While "Homestead Town" was co-produced by Nelson and Matt Herrington with a homespun bluegrass ambiance, much of the music explodes with bunker-busting fury equal to Stout's lyrics.
"I think people [at the show] can expect to hear a lot of truth and have a good time," he says. "Part of the time it will be quiet and laid back, but I'm gonna rock their socks off, too, because I have some of the best musicians in town playing with me."
Blue-collar rocker sings with cause in his heart
Saturday, June 23, 2001 By Scott Mervis, Weekend Editor, Post-Gazette
There are a lot of guys out there who pass themselves off as blue-collar rockers, but Mike Stout is unquestionably the real thing.
The singer-songwriter, who releases his new CD, "Working Infinity ... Love from the Bottom," at the Club Cafe tonight, was not only a steel worker for 10 years, but he also was the last grievance chairman at the Homestead Works. In that role, he fought to win more than $10 million in lost wages, pensions and other benefits for 3,000 displaced workers.
At the same time, this self-proclaimed musical lobbyist, who played the folk clubs in New York in the late '60s, was writing issue-oriented songs and performing them at picket lines, rallies and labor conventions.
On his fifth album, Stout remains as topical as the headlines. "Phila-POSH and Moran" is a folk-rock song that addresses the Right to Know law, calling for workers to be informed of what chemicals they are using on the job. "Armies of the Working Class Poor" is an attack on retail companies that sell products made in sweatshops.
Songs like "I Will Be There" and "The Day Has Come" are working-class anthems in the Tom Joad mode.
"I'm always trying to promote different ways of doing things," says Stout, who now works at the employee-run Steel Valley Printers. "I don't think the same old ways work, and I'm trying to promote the peace and labor movement and the justice movement.
"I don't care what movement you are, guerrillas in some foreign country or Martin Luther King, if you don't talk about the poor, you don't talk about the bottom, you'll never pull society forward. I try to reflect that in my music."

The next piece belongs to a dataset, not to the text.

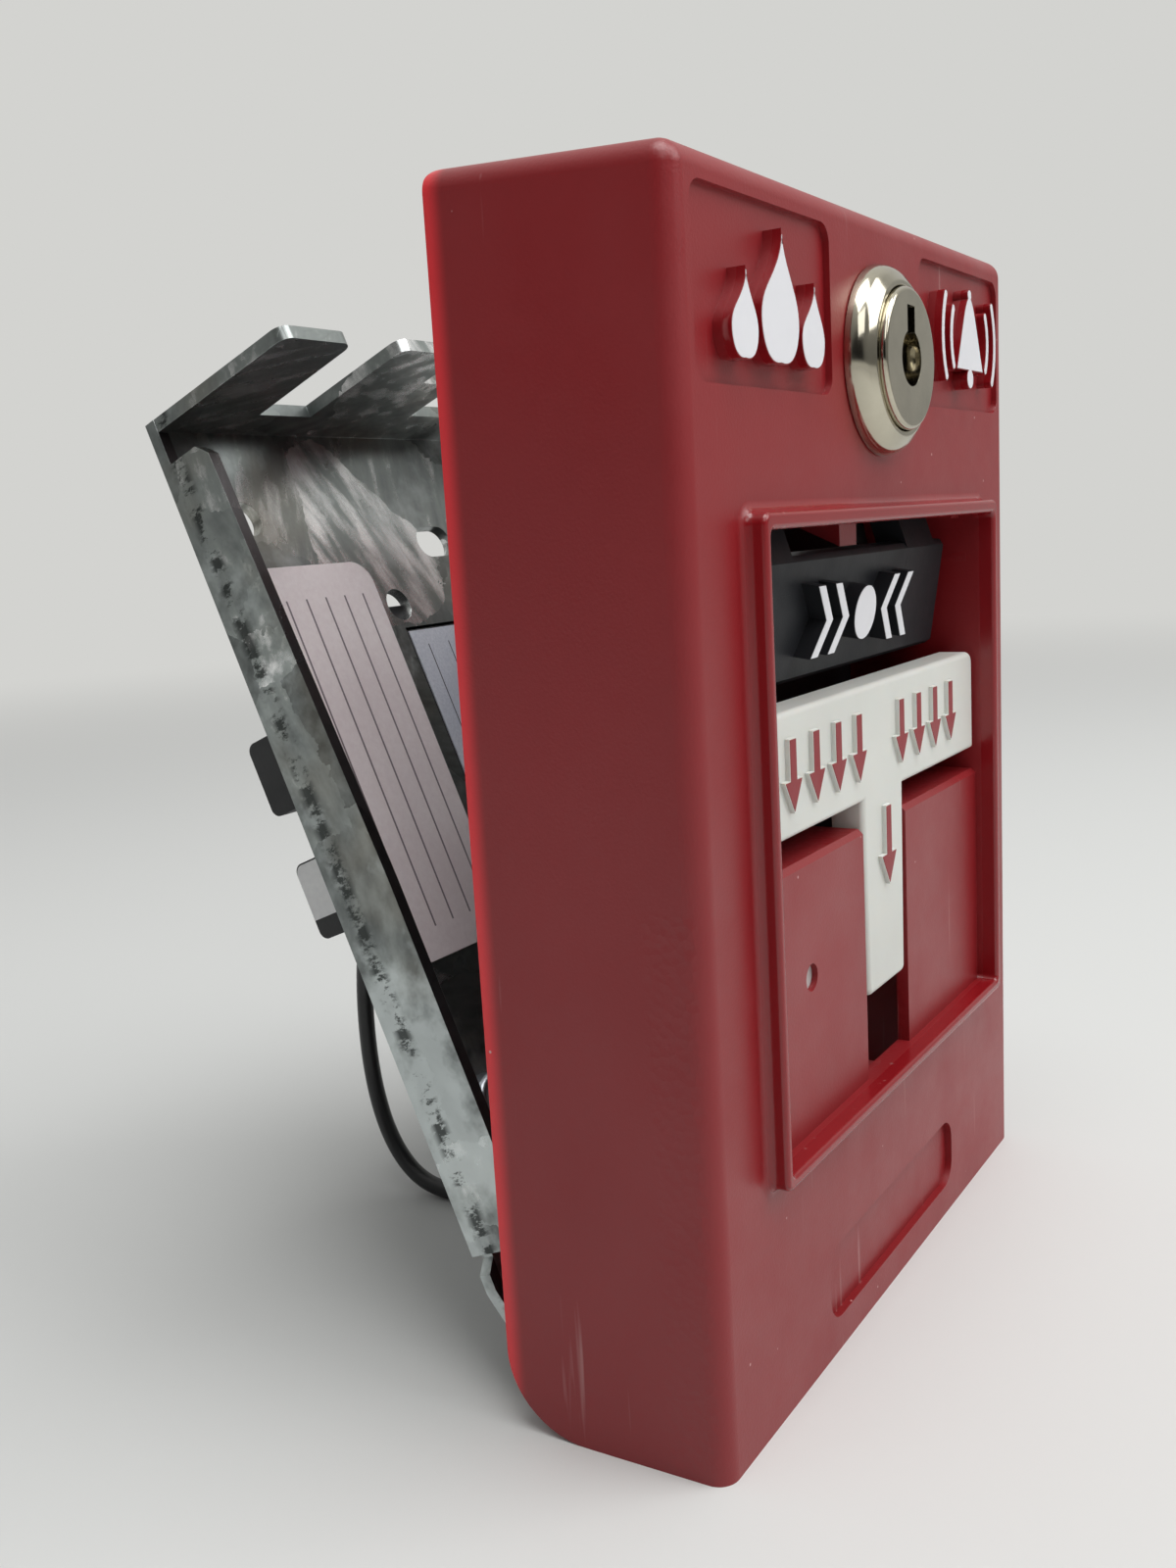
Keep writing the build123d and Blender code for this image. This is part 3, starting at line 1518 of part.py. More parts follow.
black_route = lead_points(
    bushing_x[0],
    0,
    [
        (-6.4, 69.6, 37.8),
        (-6.9, 70.6, 25.8),
        (-7.6, 69.4, 14.4),
        (-8.2, 65.9, 5.9),
        (-8.6, 59.8, black_radius),
        (-7.6, 50.8, black_radius),
        (-4.6, 41.5, black_radius),
        (-1.2, 33.2, 3.6),
    ],
)
white_route = lead_points(
    bushing_x[1],
    terminal_pitch,
    [
        (0.2, 68.0, 38.6),
        (-0.6, 68.2, 27.2),
        (-1.2, 66.6, 16.2),
        (-0.8, 62.4, 7.4),
        (0.8, 56.4, white_radius),
        (2.4, 48.6, white_radius),
        (4.2, 41.2, white_radius),
        (5.4, 33.4, 3.7),
    ],
)

for name, route, radius in (
    ("lead_black", black_route, black_radius),
    ("lead_white", white_route, white_radius),
):
    bends = corner_radii(route)
    with BuildPart() as lead:
        with BuildLine() as path:
            FilletPolyline(*route, radius=bends)
        with BuildSketch(Plane(origin=path.line @ 0, z_dir=path.line % 0)):
            Circle(radius)
        sweep()
    tube = radians(180) * radius**2 * sum(edge.length for edge in path.edges())
    run = sum(edge.length for edge in path.edges())
    print(name, "length", round(run, 2), "radii", [round(bend, 1) for bend in bends])
    print(name, "volume", round(lead.part.volume, 2), "section times length", round(tube, 2))
    write(name, lead)
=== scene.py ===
"""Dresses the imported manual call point: finishes, printed marks, leads, floor, lamps and camera.

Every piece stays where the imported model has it, in metres, with -Y as the front. A node whose shape
is right keeps it, and either takes a finish or gets a skin: a merged copy with softened edges.
"""

import json
import logging
import math
from dataclasses import dataclass, field
from enum import Enum
from typing import Optional, Sequence, Union

import bmesh
import bpy
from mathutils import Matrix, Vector

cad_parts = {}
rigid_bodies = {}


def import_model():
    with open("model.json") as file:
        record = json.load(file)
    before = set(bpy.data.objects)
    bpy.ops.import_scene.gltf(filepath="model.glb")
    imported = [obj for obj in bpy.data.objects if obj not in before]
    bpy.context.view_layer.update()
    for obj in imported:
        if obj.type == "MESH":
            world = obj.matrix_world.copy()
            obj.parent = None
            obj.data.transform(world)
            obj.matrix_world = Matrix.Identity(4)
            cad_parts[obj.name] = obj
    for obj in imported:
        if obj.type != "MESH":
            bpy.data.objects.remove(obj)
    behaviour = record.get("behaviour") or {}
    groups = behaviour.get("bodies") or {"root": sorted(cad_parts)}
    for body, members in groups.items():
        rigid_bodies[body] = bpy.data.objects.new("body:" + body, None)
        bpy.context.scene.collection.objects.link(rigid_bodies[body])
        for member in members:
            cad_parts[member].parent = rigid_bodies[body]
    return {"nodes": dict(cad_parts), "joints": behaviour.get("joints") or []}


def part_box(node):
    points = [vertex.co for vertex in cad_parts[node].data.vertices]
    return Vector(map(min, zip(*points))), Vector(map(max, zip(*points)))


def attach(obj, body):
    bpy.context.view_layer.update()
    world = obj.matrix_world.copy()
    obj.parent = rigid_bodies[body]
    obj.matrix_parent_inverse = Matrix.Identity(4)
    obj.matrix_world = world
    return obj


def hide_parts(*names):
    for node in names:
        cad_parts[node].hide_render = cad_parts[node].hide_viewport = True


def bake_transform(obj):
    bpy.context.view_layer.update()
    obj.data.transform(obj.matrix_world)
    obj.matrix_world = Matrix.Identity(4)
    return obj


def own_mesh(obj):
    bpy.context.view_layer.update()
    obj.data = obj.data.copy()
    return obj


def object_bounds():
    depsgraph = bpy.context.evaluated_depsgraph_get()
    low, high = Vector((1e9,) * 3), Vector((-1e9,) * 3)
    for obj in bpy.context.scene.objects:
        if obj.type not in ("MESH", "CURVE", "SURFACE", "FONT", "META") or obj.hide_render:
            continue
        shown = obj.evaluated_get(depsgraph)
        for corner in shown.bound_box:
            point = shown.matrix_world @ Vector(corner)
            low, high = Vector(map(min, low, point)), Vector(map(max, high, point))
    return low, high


for leftover in list(bpy.data.objects):
    bpy.data.objects.remove(leftover)

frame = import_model()
CAD_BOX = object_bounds()

MM = 0.001
LOG = logging.getLogger("call_point")

Tree = bpy.types.NodeTree
Node = bpy.types.Node
Socket = bpy.types.NodeSocket
Point = tuple[float, float, float]
Range = tuple[float, float]
Inputs = dict[Union[str, int], Union[Socket, float, tuple]]


class Body(Enum):
    """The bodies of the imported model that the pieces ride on."""

    COVER = "cover"
    LOCK = "lock_core"
    LEVER = "lever"
    PUSHER = "pusher"
    PLATE = "back_plate"
    PLUNGER = "plunger"


# ---------------------------------------------------------------- colours and nodes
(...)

Stout, an avowed Springsteen fanatic who saw the Boss eight times on the last tour, sings with gritty passion and is backed by an all-star local lineup, including Reb Beach (Winger, Alice Cooper), producer/guitarist Buddy Hall, B.E. Taylor, Kenny Blake, Pete Hewlett and Jeff Thurston.
Tonight's record release party is a benefit for the "living wage" campaign, which would require employers awarded city contracts to pay workers at least $9.12 an hour. It was approved by City Council and is about to go before County Council.
It's the latest in a long line of causes that Stout has adopted. And the issues never stop coming. He says that with the global concerns rising to the surface now and the new administration in the White House, "I don't think I'm going run out of material anytime too soon."